News | April 06, 2009

Compellent Technologies Offers Flexible Image Storage Solution

April 6, 2009 - Compellent Technologies Inc.‘s storage area network (SAN) is reportedly helping healthcare customers overcome IT challenges and enhance patient care through better data storage management.

To solve its imaging storage problems and at the same time minimize IT administration burdens, Princeton Radiology (Princeton, NJ) chose Compellent’s automated tiered storage and thin provisioning software. These technologies migrate more than 85 percent of Princeton Radiology’s data, which is inactive, to lower storage tiers in the Compellent SAN, where it is anticipated to remain available and easily accessible for the lifetime of the patients.

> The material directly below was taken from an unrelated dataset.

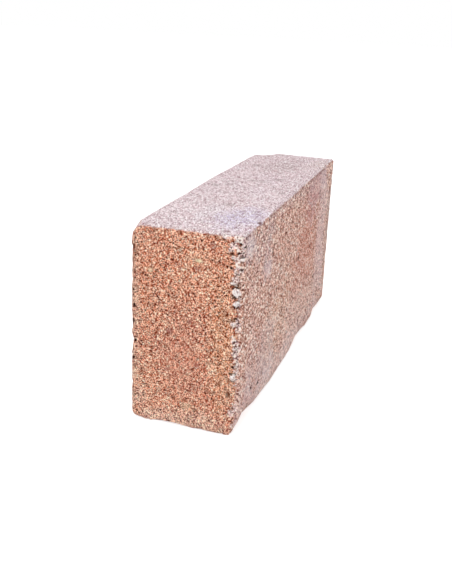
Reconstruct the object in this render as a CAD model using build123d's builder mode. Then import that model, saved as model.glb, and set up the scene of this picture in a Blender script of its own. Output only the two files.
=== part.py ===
# Firebrick: one pressed and fired clay brick, standing on a long edge.
# Frame: +X along the brick, +Y through its thickness, +Z up.
# Origin: the middle of the underside.
# The near end faces -X, the front bed face faces -Y and the back bed face +Y.

import os

from build123d import *

# Overall size of the brick
length = 220.0
thickness = 60.0
height = 110.0

# Radii of the four long arrises, as the mould and later wear left them
top_back_radius = 2.6
bottom_back_radius = 5.0
bottom_front_radius = 2.5
top_front_radius = 2.0

# Radius round the rim of both ends
end_rim_radius = 1.6

# How far a breaking cut runs outside the faces that it breaks
clearance = 2.0

# Spall along the bottom front arris, from the near end.
# Each station is: distance from the near end, reach up the front face, reach under the brick.
near_spall = [
    (-3.0, 6.6, 3.4),
    (7.0, 8.6, 4.2),
    (16.0, 11.4, 5.6),
    (22.0, 12.0, 5.8),
    (28.0, 10.0, 4.6),
    (34.0, 7.8, 3.8),
    (41.0, 5.4, 2.6),
    (48.0, 4.6, 2.2),
    (58.0, 3.8, 1.8),
    (68.0, 2.3, 1.1),
]

# Sliver lost further along the same arris, which ends in a step
middle_sliver = [
    (116.0, 2.3, 1.1),
    (124.0, 3.6, 1.8),
    (134.0, 6.6, 3.2),
    (142.0, 7.6, 3.6),
    (144.0, 5.2, 2.5),
    (156.0, 4.2, 2.0),
    (162.0, 2.4, 1.2),
]

# Wear of the same arris towards the far end.
# Each station is: distance from the far end, reach up the front face, reach under the brick.
far_wear = [
    (-3.0, 3.8, 1.9),
    (10.0, 4.4, 2.1),
    (19.0, 5.2, 2.5),
    (28.0, 6.6, 3.2),
    (36.0, 5.2, 2.5),
    (41.0, 2.2, 1.1),
]

# Crumbling down the near front upright arris, from the underside up.
# Each station is: height, reach across the end, reach along the front face.
near_crumble = [
    (-3.0, 6.4, 4.2),
    (4.0, 5.2, 3.6),
    (9.0, 3.0, 2.8),
    (17.0, 2.2, 3.0),
    (24.0, 3.2, 2.6),
    (33.0, 2.0, 2.2),
    (41.0, 2.8, 2.6),
    (49.0, 2.0, 2.4),
    (56.0, 3.2, 3.0),
    (62.0, 2.4, 2.2),
    (70.0, 3.4, 3.6),
    (75.0, 4.0, 3.2),
    (80.0, 2.4, 2.4),
    (89.0, 3.2, 2.6),
    (98.0, 2.2, 2.2),
    (106.0, 3.0, 2.4),
    (113.0, 2.4, 2.4),
]

# Chip out of the near back upright arris.
# Each station is: height, reach across the end, reach along the back face.
back_notch = [
    (39.0, 0.9, 0.9),
    (43.0, 1.6, 2.4),
    (46.5, 2.2, 3.6),
    (48.0, 1.6, 2.4),
    (50.0, 0.9, 0.9),
]

# Worn top back arris next to the near end.
# Each station is: distance from the near end, reach across the top, reach down the back.
near_top_wear = [
    (-3.0, 6.8, 7.2),
    (3.0, 4.8, 4.8),
    (10.0, 1.8, 1.8),
]

# Worn top back corner at the far end.
# Each station is: distance from the far end, reach across the top, reach down the back.
far_top_wear = [
    (-3.0, 20.0, 4.2),
    (0.0, 17.0, 3.6),
    (5.0, 8.0, 2.8),
    (12.0, 4.4, 2.5),
    (25.0, 3.2, 2.1),
    (60.0, 2.9, 1.9),
    (90.0, 2.0, 1.4),
]

# Shallow flake lost from the top of the far end, next to the back.
# Each station is: distance from the back face, reach down the end, reach along the top.
far_flake = [
    (-3.0, 3.0, 12.0),
    (5.0, 3.0, 13.0),
    (11.0, 2.6, 12.0),
    (15.0, 1.8, 8.0),
    (17.0, 0.9, 2.0),
]

# Lip lost along the bottom of the near end.
# Each station is: distance from the back face, reach up the end, reach under the brick.
end_lip = [
    (12.0, 0.9, 0.9),
    (18.0, 1.7, 2.6),
    (26.0, 1.8, 2.8),
    (36.0, 0.9, 0.9),
]

# Faces of the brick in its own frame
near_x = -length / 2
far_x = length / 2
front_y = -thickness / 2
back_y = thickness / 2


def broken_arris(corner, along, first_face, second_face, stations):
    """Make the wedge that a broken arris has lost.

    corner is where the arris starts, along is its direction, and the two face
    directions run from it into the faces that meet there. Each station gives
    the distance along the arris and the reach of the break on either face.
    """
    with BuildPart() as wedge:
        for distance, first_reach, second_reach in stations:
            plane = Plane(origin=corner + along * distance, x_dir=first_face, z_dir=along)
            side = 1 if plane.y_dir.dot(second_face) > 0 else -1
            slope = second_reach / first_reach
            outer = (-clearance, -side * clearance)
            on_first = (first_reach + clearance / slope, -side * clearance)
            on_second = (-clearance, side * (second_reach + clearance * slope))
            with BuildSketch(plane):
                Polygon(outer, on_first, on_second, align=None)
        loft(ruled=True)
    return wedge.part


# Directions along the arrises and into the faces
to_far = Vector(1, 0, 0)
to_near = Vector(-1, 0, 0)
to_back = Vector(0, 1, 0)
to_front = Vector(0, -1, 0)
up = Vector(0, 0, 1)
down = Vector(0, 0, -1)

near_bottom_front = Vector(near_x, front_y, 0)
far_bottom_front = Vector(far_x, front_y, 0)
near_bottom_back = Vector(near_x, back_y, 0)
near_top_back = Vector(near_x, back_y, height)
far_top_back = Vector(far_x, back_y, height)

losses = [
    broken_arris(near_bottom_front, to_far, up, to_back, near_spall),
    broken_arris(near_bottom_front, to_far, up, to_back, middle_sliver),
    broken_arris(far_bottom_front, to_near, up, to_back, far_wear),
    broken_arris(near_bottom_front, up, to_back, to_far, near_crumble),
    broken_arris(near_bottom_back, up, to_front, to_far, back_notch),
    broken_arris(near_top_back, to_far, to_front, down, near_top_wear),
    broken_arris(far_top_back, to_near, to_front, down, far_top_wear),
    broken_arris(far_top_back, to_front, down, to_near, far_flake),
    broken_arris(near_bottom_back, to_front, up, to_far, end_lip),
]

# Corners of the section: front or back, bottom or top, and the radius of each
front, back = 0, -1
bottom, top = 0, -1
corner_radii = [
    (back, bottom, bottom_back_radius),
    (back, top, top_back_radius),
    (front, bottom, bottom_front_radius),
    (front, top, top_front_radius),
]

with BuildPart() as firebrick:
    # Pressed section, seen from the near end
    with BuildSketch(Plane.YZ.offset(near_x)) as section:
        with Locations((0, height / 2)):
            Rectangle(thickness, height)
        for side, end, radius in corner_radii:
            corners_of_side = section.vertices().group_by(Axis.X)[side].sort_by(Axis.Y)
            fillet(corners_of_side[end], radius)
    extrude(amount=length)

    # Rims of the two ends
    ends = firebrick.faces().filter_by(Axis.X)
    fillet(ends.edges(), end_rim_radius)

    # What has broken or worn off the arrises
    for loss in losses:
        add(loss, mode=Mode.SUBTRACT)

firebrick.part.label = "firebrick"

os.makedirs("parts", exist_ok=True)
export_step(firebrick.part, "parts/firebrick.step")
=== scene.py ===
import logging
import math
from dataclasses import dataclass, field
from enum import Enum

import bpy
import numpy as np
from mathutils import Matrix, Vector


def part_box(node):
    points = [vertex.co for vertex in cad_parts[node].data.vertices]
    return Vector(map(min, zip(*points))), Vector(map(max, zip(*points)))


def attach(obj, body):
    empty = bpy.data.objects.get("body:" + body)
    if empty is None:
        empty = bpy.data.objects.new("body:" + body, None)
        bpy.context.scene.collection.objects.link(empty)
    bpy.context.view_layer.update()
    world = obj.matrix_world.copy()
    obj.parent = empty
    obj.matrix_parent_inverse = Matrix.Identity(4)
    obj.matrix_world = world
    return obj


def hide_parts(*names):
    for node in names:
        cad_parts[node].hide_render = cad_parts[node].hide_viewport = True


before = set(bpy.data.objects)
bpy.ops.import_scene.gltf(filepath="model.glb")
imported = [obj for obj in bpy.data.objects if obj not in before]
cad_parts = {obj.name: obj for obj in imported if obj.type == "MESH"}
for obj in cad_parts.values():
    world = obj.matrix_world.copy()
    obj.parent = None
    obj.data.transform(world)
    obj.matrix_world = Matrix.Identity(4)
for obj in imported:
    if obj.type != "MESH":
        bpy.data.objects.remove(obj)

log = logging.getLogger("firebrick")

MM = 0.001
NODE = "firebrick"
BODY = "root"
BAKE_MAP = "OFBake"

# Whole numbers that scatter the cells of a lattice
WORD = 0xFFFFFFFF
CELL_MIXERS = (73856093, 19349663, 83492791)
SEED_MIXER = 2654435761
WHICH_MIXER = 40503
STIRRER = 0x45D9F3B

# Brings a sum of swells of ever smaller size back to about -1 to 1
RIDGE_SPAN = 1.5

# The middle of what runs from 0 to 1
HALFWAY = 0.5

Colour = tuple[float, float, float, float]
Place = tuple[float, float, float]
Range = tuple[float, float]
Socket = bpy.types.NodeSocket

WHITE: Colour = (1.0, 1.0, 1.0, 1.0)


def srgb(red: int, green: int, blue: int) -> Colour:
    """Turn a screen colour into the linear one that a shader socket takes.

    Args:
        red: red from 0 to 255.
        green: green from 0 to 255.
        blue: blue from 0 to 255.

    Returns:
        The same colour in linear light, with full alpha.
    """
    linear = []
    for part in (red, green, blue):
        share = part / 255
        linear.append(share / 12.92 if share <= 0.04045 else ((share + 0.055) / 1.055) ** 2.4)
    return (*linear, 1.0)


def metres(place: Place) -> Place:
    """Turn millimetres into metres."""
    return tuple(value * MM for value in place)


def smooth_step(values: np.ndarray, low: float, high: float) -> np.ndarray:
    """Ease the values from 0 at low to 1 at high, without a corner at either end."""
    share = np.clip((values - low) / (high - low), 0.0, 1.0)
    return share * share * (3.0 - 2.0 * share)


@dataclass(frozen=True)
class Grid:
    """Random numbers at the corners or in the cells of an endless lattice."""

    seed: int

    def numbers(self, cells: np.ndarray, which: int) -> np.ndarray:
        """Give one repeatable random number from 0 to 1 for each whole cell.

        Args:
            cells: whole cell numbers, one row of three for each point.
            which: picks one of many unrelated numbers for the same cell.

        Returns:
            One number for each row.
        """
        mixed = self.seed * SEED_MIXER + which * WHICH_MIXER
        for axis, mixer in enumerate(CELL_MIXERS):
            mixed = mixed ^ (cells[:, axis].astype(np.int64) & WORD) * mixer
        mixed = mixed & WORD
        for _ in range(2):
            mixed = (mixed ^ (mixed >> 16)) * STIRRER & WORD
        return (mixed ^ (mixed >> 16)) / float(WORD)

    def swell(self, points: np.ndarray, size: float) -> np.ndarray:
        """Sample smooth rolling noise.

        Args:
            points: places in millimetres, one row each.
            size: about how far apart two swells are, in millimetres.

        Returns:
            Values from -1 to 1.
        """
        scaled = points / size
        low = np.floor(scaled)
        share = scaled - low
        share = share * share * (3.0 - 2.0 * share)
        total = np.zeros(len(points))
        for corner in np.ndindex(2, 2, 2):
            step = np.array(corner)
            weight = np.prod(np.where(step == 1, share, 1.0 - share), axis=1)
            total += weight * self.numbers(low + step, 0)
        return total * 2.0 - 1.0

    def ridges(self, points: np.ndarray, size: float, layers: int) -> np.ndarray:
        """Add up swells of ever smaller size.

        Args:
            points: places in millimetres.
            size: size of the largest swells, in millimetres.
            layers: how many sizes are added, each half the one before.

        Returns:
            Values of about -1 to 1.
        """
        total = np.zeros(len(points))
        for layer in range(layers):
            total += Grid(self.seed + layer).swell(points, size / 2**layer) / 2**layer
        return total / RIDGE_SPAN

    def lumps(self, points: np.ndarray, spacing: float) -> tuple[np.ndarray, np.ndarray]:
        """Find the nearest of many scattered grains.

        Args:
            points: places in millimetres.
            spacing: about how far apart the grains are, in millimetres.

        Returns:
            The distance to the nearest grain's middle as a share of the spacing,
            and a random number from 0 to 1 that belongs to that grain.
        """
        scaled = points / spacing
        low = np.floor(scaled)
        nearest = np.full(len(points), np.inf)
        owner = np.zeros(len(points))
        for corner in np.ndindex(3, 3, 3):
            cells = low + (np.array(corner) - 1)
            middles = cells + np.stack([self.numbers(cells, axis + 1) for axis in range(3)], axis=1)
            distance = np.linalg.norm(scaled - middles, axis=1)
            closer = distance < nearest
            nearest = np.where(closer, distance, nearest)
            owner = np.where(closer, self.numbers(cells, 4), owner)
        return nearest, owner

    def warp(self, points: np.ndarray, size: float, reach: float) -> np.ndarray:
        """Push the points about by up to the reach, with swells of the given size."""
        push = [Grid(self.seed + axis).swell(points, size) for axis in range(3)]
        return points + reach * np.stack(push, axis=1)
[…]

“Princeton Radiology specializes in all sorts of digital imaging technologies for the diagnosis, treatment and research of disease, including X-rays, MRIs, PET/CT scans, mammograms and ultrasounds, and over time, that data adds up,” said Alan Howard, director of information technology, Princeton Radiology. “The Compellent SAN gives us the capacity and the management applications to expand our system quickly and keep patient data online and available, so we can provide them with timely and accurate diagnoses and treatment.”

Given the critical importance of its picture archive communication system (PACS) for both doctors and patients, Kansas Spine Hospital (Wichita) chose the Compellent SAN in large part due to its cost-effective disaster recovery capabilities built on continuous snapshots and thin replication software. In the event of a data loss, the IT team can recover data in minutes by automating failover and recovery from three sites as needed. By choosing the Compellent SAN, the hospital estimates that it saved approximately 85 percent of the acquisition costs for an alternate backup and recovery solution, while providing unmatched security to the data the hospital’s doctors require to provide proper care.

By combining Compellent storage virtualization with VMware server virtualization, Pacific Hospital of Long Beach (CA), a full-service teaching hospital, eliminated 75 percent of its physical servers and maximizes existing IT assets. Through thin provisioning, the hospital allocates storage capacity up-front, but only consumes physical capacity when data is written, enabling it to purchase storage on-demand.